WHAT THE TASK REQUIRES: Each line of the data that includes the string "this" is to be copied out.

□ □ □

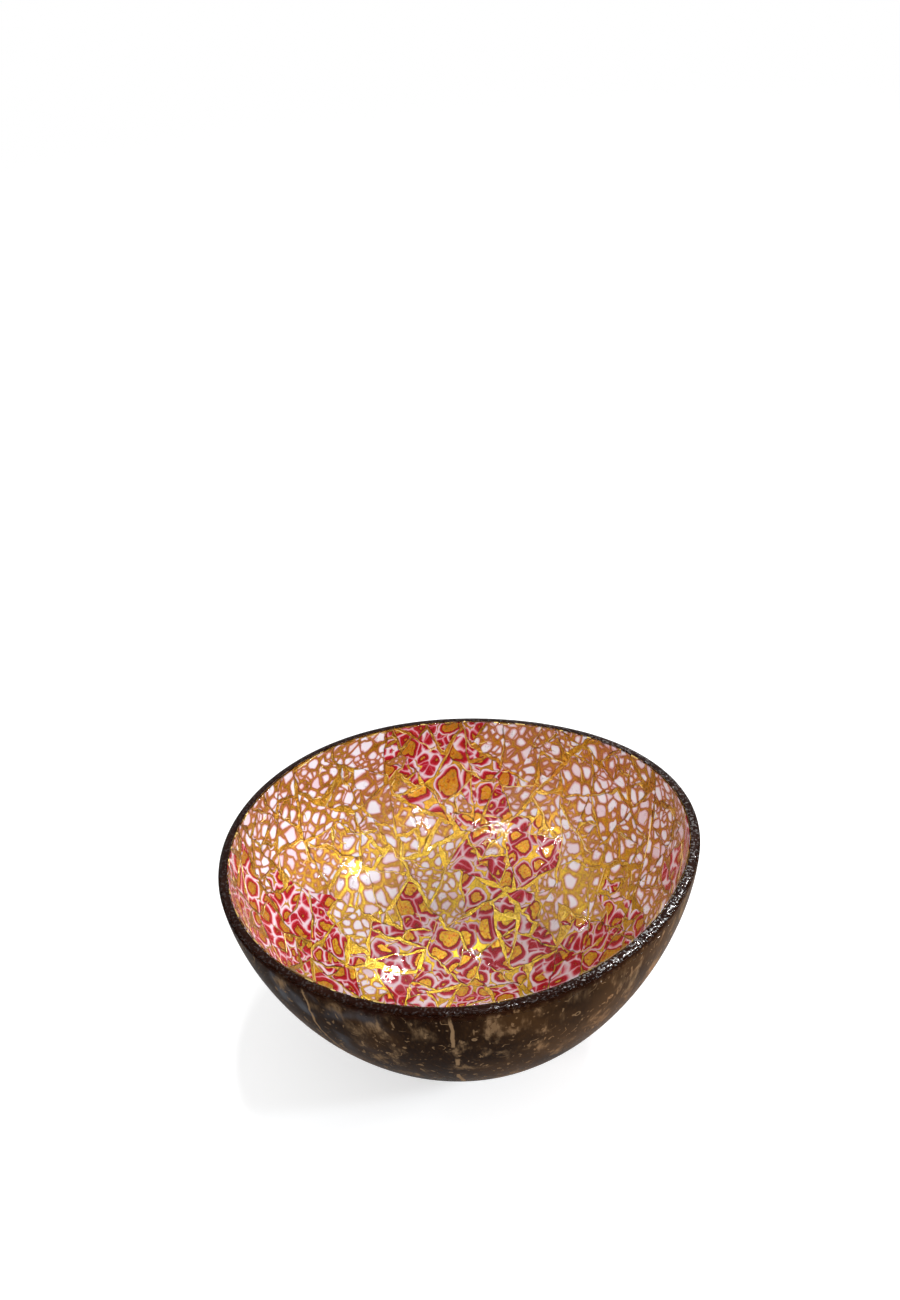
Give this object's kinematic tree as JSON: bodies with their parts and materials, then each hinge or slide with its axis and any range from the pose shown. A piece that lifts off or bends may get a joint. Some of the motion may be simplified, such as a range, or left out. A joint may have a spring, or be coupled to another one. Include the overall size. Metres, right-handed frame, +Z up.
{
  "type": "coconut shell bowl",
  "caption": "Bowl made from half a coconut shell, with a polished fibrous outside, a dark sealed rim and a lacquered lining of red and white shards laid on gold.",
  "frame": {"origin": "middle of the flat sanded foot, on the plane that the bowl stands on", "axes": "+Z up through the mouth, +X along the plan's long diameter to the right, -Y towards the front"},
  "size_m": [0.1374, 0.1334, 0.0665],
  "materials": {
    "coconut_shell": "sanded and polished coconut shell, dark brown with pale fibres",
    "dark_lacquer": "near-black glossy lacquer",
    "ground_coat": "pale pinkish ground coat, matt",
    "gold_lacquer": "gold-coloured lacquer under clear gloss",
    "white_film": "painted film with white pebbles in a gold-brown net",
    "red_film": "painted film with red and orange-gold pebbles in a pinkish-white net",
    "gold_film": "bright gold-coloured film",
    "clear_lacquer": "clear glossy lacquer"
  },
  "bodies": {
    "root": {"coconut_shell": "coconut_shell", "rim_lacquer": "dark_lacquer", "ground_coat": "ground_coat", "gold_ground": "gold_lacquer", "white_shards": "white_film", "red_shards": "red_film", "gold_slivers": "gold_film", "clear_lacquer": "clear_lacquer"}
  },
  "joints": []
}
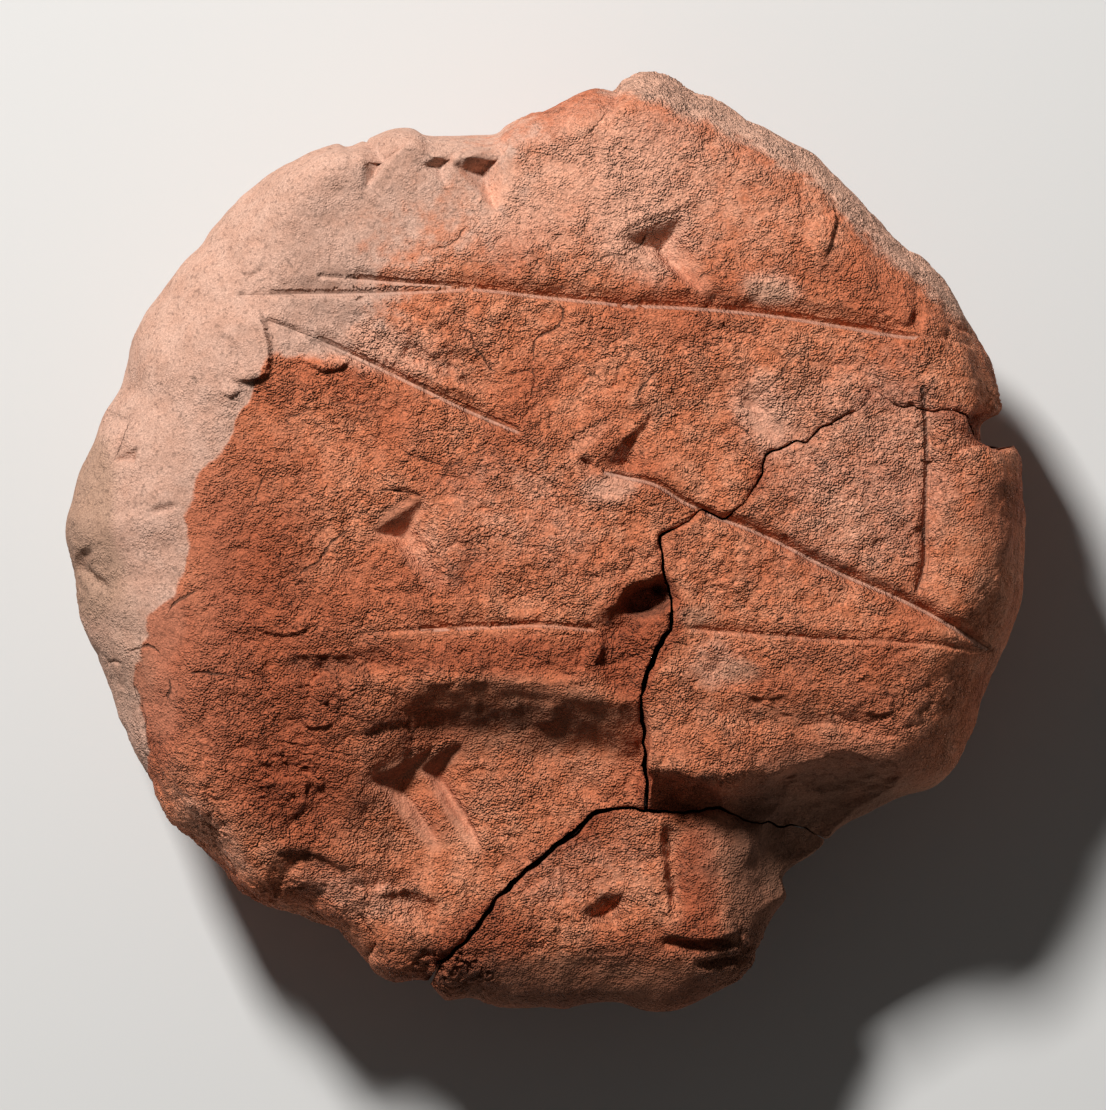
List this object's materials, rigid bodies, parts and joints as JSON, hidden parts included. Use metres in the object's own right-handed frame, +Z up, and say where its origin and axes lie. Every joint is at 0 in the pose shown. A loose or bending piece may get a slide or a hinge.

□ □ □

THE SOLUTION:
Give this object's kinematic tree as JSON: bodies with their parts and materials, then each hinge or slide with its axis and any range from the pose shown. A piece that lifts off or bends may get a joint. Some of the motion may be simplified, such as a range, or left out. A joint may have a spring, or be coupled to another one. Include the overall size. Metres, right-handed frame, +Z up.
List this object's materials, rigid bodies, parts and joints as JSON, hidden parts included. Use metres in the object's own right-handed frame, +Z up, and say where its origin and axes lie. Every joint is at 0 in the pose shown. A loose or bending piece may get a slide or a hinge.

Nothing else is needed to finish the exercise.